Copy out each line of the listing that has the word "part" in it.

## BEGIN RECORD EXTRACTS

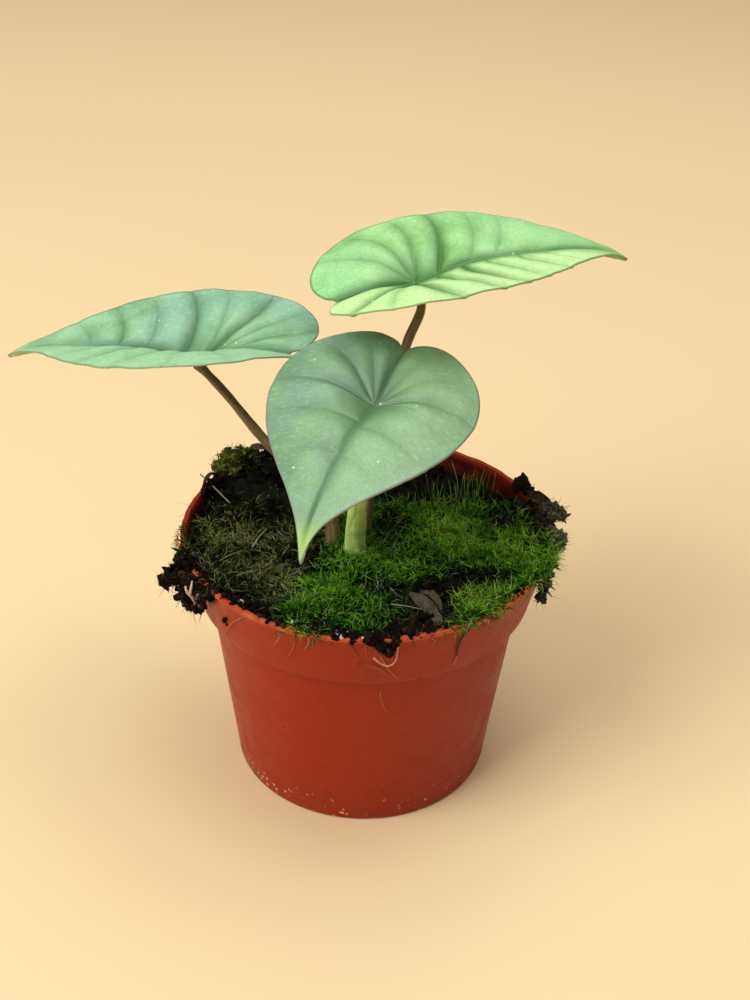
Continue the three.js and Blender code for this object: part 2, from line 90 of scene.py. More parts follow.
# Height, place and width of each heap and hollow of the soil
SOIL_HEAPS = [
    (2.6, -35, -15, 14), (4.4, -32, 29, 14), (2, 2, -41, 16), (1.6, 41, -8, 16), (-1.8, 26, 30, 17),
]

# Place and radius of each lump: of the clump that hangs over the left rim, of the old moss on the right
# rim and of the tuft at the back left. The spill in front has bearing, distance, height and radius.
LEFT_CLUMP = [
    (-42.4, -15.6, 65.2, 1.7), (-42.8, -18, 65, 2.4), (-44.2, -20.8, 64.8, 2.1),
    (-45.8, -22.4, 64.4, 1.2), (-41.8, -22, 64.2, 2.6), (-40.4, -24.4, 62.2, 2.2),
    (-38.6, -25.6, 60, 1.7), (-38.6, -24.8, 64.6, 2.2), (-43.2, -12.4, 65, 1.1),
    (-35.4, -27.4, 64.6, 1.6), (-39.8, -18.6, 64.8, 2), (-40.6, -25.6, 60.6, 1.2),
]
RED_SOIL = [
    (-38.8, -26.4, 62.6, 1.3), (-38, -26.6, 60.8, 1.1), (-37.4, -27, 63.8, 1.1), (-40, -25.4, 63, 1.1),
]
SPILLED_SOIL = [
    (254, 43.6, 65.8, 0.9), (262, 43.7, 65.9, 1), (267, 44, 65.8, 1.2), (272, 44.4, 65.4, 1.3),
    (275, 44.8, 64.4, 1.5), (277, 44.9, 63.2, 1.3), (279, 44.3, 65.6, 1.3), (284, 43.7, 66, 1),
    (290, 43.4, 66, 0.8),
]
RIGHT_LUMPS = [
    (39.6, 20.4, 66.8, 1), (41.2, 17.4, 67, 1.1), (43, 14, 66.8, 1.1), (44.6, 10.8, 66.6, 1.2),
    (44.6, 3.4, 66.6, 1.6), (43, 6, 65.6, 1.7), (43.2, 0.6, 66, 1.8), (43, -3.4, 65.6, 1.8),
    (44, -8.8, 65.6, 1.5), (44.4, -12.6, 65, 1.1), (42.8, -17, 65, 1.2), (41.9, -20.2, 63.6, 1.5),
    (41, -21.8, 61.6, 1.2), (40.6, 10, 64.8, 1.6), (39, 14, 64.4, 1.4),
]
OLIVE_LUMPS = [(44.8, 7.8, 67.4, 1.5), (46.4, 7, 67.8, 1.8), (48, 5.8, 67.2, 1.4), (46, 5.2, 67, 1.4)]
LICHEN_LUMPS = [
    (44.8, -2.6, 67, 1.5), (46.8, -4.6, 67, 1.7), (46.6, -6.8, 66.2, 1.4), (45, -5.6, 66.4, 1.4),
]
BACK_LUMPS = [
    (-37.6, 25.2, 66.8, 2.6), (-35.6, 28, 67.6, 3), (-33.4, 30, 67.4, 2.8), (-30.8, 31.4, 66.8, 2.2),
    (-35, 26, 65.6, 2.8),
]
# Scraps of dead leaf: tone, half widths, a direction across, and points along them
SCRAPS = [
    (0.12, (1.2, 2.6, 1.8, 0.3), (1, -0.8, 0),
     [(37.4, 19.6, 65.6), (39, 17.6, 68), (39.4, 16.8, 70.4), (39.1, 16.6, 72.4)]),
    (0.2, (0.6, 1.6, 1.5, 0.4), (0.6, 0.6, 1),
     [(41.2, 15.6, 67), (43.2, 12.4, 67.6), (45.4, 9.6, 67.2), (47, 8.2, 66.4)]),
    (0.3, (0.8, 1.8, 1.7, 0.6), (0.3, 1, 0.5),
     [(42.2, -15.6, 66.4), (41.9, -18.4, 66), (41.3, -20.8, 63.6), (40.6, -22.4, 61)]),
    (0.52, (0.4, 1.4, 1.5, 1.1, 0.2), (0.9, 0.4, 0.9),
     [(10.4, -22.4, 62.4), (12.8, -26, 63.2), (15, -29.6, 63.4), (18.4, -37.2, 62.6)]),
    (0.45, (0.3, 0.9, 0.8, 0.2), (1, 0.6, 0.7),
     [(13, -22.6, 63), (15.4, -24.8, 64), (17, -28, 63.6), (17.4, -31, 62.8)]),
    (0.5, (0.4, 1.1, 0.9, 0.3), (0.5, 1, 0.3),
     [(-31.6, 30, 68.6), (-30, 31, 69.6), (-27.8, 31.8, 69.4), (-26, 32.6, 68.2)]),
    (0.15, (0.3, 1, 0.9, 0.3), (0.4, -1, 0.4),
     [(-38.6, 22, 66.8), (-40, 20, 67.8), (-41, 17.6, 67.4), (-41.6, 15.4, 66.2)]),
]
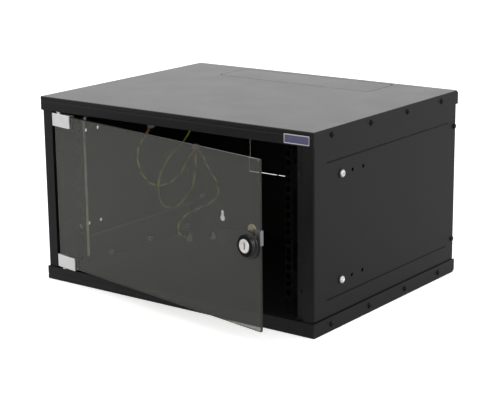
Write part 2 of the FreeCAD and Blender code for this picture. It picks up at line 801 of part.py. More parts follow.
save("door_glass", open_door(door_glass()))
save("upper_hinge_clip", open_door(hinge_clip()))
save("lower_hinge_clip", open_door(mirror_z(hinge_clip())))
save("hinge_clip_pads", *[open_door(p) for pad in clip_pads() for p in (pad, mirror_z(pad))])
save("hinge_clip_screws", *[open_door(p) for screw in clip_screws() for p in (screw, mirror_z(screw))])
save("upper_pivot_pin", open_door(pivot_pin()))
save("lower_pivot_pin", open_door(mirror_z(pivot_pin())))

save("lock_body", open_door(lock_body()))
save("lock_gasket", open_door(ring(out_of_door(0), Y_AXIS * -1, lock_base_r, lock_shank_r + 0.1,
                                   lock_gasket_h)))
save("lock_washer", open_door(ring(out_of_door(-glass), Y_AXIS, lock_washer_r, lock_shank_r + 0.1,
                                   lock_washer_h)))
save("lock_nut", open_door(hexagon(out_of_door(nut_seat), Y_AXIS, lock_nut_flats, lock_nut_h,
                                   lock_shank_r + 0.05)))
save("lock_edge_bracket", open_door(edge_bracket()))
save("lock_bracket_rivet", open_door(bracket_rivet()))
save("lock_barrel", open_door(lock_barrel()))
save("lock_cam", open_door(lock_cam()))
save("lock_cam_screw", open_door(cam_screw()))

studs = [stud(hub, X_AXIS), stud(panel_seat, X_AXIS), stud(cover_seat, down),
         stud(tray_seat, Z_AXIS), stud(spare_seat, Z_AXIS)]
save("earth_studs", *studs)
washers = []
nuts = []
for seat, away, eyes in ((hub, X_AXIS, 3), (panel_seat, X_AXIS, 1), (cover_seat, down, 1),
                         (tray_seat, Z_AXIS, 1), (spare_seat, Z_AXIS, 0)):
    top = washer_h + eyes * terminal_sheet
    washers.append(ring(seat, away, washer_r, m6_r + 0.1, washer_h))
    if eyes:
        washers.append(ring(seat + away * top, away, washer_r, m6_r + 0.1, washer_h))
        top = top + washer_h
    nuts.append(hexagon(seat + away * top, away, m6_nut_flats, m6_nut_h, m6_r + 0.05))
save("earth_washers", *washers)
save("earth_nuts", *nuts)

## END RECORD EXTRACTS

RESPONSE TO THE TASK:
Continue the three.js and Blender code for this object: part 2, from line 90 of scene.py. More parts follow.
Write part 2 of the FreeCAD and Blender code for this picture. It picks up at line 801 of part.py. More parts follow.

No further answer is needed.